Written request
Locate the line that contains "0.86, 0.80), 0.7)" and the line that contains "Vector(map(max, high, point))". Copy both of them exactly, together with every line between them, and no others.

Provided material
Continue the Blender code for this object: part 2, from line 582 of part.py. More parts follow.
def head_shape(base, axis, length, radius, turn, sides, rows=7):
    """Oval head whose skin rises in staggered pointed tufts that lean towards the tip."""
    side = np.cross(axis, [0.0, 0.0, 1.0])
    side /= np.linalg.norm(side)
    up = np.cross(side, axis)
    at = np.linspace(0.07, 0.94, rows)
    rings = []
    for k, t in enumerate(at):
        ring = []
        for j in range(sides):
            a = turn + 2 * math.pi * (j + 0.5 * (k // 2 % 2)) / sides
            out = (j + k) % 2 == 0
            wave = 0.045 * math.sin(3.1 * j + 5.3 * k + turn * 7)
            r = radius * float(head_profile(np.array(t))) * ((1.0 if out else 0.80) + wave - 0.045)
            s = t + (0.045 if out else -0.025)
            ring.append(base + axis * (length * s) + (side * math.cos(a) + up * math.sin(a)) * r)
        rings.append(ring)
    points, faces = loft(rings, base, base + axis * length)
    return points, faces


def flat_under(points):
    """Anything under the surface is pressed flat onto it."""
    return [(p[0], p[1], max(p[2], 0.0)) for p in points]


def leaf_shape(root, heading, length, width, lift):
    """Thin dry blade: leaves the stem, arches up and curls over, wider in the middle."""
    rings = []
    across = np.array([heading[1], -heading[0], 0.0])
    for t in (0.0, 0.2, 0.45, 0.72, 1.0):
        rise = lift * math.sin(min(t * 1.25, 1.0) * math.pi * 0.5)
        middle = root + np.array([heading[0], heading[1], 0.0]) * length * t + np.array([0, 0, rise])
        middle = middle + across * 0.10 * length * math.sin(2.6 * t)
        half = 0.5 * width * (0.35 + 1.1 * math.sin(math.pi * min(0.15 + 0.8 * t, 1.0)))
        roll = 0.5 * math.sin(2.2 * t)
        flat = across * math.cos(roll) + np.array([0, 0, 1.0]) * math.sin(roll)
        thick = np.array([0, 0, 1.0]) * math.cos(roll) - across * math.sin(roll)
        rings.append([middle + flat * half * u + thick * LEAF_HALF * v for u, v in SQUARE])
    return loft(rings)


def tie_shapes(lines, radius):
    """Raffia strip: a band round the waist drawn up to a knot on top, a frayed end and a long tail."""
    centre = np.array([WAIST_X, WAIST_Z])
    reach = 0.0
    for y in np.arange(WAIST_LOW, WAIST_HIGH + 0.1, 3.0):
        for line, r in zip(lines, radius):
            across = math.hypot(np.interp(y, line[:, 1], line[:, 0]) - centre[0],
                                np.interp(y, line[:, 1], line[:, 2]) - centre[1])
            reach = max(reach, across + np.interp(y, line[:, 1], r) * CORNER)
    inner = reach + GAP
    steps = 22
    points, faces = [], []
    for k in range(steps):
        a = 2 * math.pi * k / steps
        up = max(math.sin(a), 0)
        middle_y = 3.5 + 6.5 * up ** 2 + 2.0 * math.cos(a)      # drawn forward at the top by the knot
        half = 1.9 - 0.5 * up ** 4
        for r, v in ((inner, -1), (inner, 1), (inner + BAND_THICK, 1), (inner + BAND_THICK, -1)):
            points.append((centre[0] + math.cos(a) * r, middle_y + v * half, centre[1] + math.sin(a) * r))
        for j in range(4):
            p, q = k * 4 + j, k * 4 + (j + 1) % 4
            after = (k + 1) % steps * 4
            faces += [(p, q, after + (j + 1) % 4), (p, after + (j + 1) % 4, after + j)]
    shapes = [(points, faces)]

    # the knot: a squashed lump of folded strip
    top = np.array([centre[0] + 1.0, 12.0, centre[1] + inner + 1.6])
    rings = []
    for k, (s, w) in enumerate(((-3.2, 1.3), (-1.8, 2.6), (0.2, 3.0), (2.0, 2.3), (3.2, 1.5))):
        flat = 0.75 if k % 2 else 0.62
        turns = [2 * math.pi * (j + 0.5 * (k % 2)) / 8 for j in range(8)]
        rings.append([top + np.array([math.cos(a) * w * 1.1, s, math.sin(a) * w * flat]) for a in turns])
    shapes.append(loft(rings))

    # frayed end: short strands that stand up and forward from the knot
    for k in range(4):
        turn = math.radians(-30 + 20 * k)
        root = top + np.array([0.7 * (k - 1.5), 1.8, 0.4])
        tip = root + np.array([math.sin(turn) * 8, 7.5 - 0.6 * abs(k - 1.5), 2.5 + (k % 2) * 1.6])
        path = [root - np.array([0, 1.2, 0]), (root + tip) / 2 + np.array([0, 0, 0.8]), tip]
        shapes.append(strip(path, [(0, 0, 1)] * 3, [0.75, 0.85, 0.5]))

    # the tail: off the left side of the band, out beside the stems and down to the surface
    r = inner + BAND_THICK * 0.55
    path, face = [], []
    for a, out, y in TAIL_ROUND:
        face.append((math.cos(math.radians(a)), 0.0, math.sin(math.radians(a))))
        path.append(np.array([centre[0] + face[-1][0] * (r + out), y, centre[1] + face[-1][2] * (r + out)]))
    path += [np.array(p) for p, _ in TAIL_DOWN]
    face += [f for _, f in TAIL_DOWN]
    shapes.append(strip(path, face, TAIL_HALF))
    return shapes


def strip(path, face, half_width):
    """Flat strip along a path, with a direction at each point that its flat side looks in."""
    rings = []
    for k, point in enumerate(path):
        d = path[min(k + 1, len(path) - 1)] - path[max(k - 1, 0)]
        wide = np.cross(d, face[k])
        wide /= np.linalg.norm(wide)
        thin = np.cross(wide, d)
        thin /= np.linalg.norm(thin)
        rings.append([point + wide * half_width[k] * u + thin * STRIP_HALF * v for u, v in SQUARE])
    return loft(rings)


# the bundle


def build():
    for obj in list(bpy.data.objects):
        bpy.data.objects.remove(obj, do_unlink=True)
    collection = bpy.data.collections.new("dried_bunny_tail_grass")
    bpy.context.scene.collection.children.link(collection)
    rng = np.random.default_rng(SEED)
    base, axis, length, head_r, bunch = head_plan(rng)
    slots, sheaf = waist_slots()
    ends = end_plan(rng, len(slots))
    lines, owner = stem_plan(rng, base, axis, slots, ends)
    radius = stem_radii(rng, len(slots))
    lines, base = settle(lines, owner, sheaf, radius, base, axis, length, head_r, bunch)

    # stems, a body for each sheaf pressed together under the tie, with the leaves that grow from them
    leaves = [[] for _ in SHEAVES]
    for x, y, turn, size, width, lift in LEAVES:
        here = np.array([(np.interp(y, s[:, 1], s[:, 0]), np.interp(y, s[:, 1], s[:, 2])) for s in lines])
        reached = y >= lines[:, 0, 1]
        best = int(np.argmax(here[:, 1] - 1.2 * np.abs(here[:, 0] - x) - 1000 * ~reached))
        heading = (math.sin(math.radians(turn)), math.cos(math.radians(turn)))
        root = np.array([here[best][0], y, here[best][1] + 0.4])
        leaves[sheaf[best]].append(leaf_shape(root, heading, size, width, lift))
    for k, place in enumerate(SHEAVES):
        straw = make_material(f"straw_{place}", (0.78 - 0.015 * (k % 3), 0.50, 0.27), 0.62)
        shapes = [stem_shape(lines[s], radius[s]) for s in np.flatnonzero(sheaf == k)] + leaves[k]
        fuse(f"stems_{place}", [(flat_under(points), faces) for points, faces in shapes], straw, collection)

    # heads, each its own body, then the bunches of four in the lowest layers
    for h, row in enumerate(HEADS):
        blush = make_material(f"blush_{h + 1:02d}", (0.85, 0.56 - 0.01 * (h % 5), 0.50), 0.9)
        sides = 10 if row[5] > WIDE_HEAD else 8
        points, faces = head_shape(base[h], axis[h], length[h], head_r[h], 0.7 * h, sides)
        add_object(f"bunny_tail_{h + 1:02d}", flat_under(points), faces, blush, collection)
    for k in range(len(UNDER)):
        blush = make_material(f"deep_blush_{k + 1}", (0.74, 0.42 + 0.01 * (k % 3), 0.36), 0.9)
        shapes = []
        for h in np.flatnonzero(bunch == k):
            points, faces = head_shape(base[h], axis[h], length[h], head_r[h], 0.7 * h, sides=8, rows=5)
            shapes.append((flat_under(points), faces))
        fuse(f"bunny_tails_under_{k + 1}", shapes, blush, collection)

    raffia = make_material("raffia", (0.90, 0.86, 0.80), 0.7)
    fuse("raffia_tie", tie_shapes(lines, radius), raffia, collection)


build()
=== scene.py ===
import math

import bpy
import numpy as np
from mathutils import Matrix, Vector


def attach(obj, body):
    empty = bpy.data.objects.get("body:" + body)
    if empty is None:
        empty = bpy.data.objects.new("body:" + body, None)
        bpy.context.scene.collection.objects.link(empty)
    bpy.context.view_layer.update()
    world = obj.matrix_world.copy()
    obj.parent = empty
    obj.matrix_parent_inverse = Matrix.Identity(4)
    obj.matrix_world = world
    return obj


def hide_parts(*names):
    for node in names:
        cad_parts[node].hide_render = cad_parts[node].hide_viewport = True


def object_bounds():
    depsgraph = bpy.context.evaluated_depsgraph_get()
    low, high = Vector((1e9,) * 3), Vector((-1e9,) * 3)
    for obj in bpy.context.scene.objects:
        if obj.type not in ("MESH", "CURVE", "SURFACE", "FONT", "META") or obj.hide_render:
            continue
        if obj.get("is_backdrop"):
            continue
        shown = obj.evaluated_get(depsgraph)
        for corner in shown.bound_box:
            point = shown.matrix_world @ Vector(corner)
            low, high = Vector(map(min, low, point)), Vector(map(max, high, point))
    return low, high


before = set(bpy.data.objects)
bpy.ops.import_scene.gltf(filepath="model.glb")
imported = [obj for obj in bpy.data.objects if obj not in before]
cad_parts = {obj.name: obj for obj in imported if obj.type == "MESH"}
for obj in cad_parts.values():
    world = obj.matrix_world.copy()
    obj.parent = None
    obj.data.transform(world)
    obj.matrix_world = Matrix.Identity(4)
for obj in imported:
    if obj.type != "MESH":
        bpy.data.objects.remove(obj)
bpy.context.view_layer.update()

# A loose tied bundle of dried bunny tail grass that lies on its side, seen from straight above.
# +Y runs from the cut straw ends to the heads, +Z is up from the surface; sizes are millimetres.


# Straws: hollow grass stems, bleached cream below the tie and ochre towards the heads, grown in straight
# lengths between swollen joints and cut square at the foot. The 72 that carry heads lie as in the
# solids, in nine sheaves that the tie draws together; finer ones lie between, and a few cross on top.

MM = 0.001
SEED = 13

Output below
    raffia = make_material("raffia", (0.90, 0.86, 0.80), 0.7)
    fuse("raffia_tie", tie_shapes(lines, radius), raffia, collection)


build()
=== scene.py ===
import math

import bpy
import numpy as np
from mathutils import Matrix, Vector


def attach(obj, body):
    empty = bpy.data.objects.get("body:" + body)
    if empty is None:
        empty = bpy.data.objects.new("body:" + body, None)
        bpy.context.scene.collection.objects.link(empty)
    bpy.context.view_layer.update()
    world = obj.matrix_world.copy()
    obj.parent = empty
    obj.matrix_parent_inverse = Matrix.Identity(4)
    obj.matrix_world = world
    return obj


def hide_parts(*names):
    for node in names:
        cad_parts[node].hide_render = cad_parts[node].hide_viewport = True


def object_bounds():
    depsgraph = bpy.context.evaluated_depsgraph_get()
    low, high = Vector((1e9,) * 3), Vector((-1e9,) * 3)
    for obj in bpy.context.scene.objects:
        if obj.type not in ("MESH", "CURVE", "SURFACE", "FONT", "META") or obj.hide_render:
            continue
        if obj.get("is_backdrop"):
            continue
        shown = obj.evaluated_get(depsgraph)
        for corner in shown.bound_box:
            point = shown.matrix_world @ Vector(corner)
            low, high = Vector(map(min, low, point)), Vector(map(max, high, point))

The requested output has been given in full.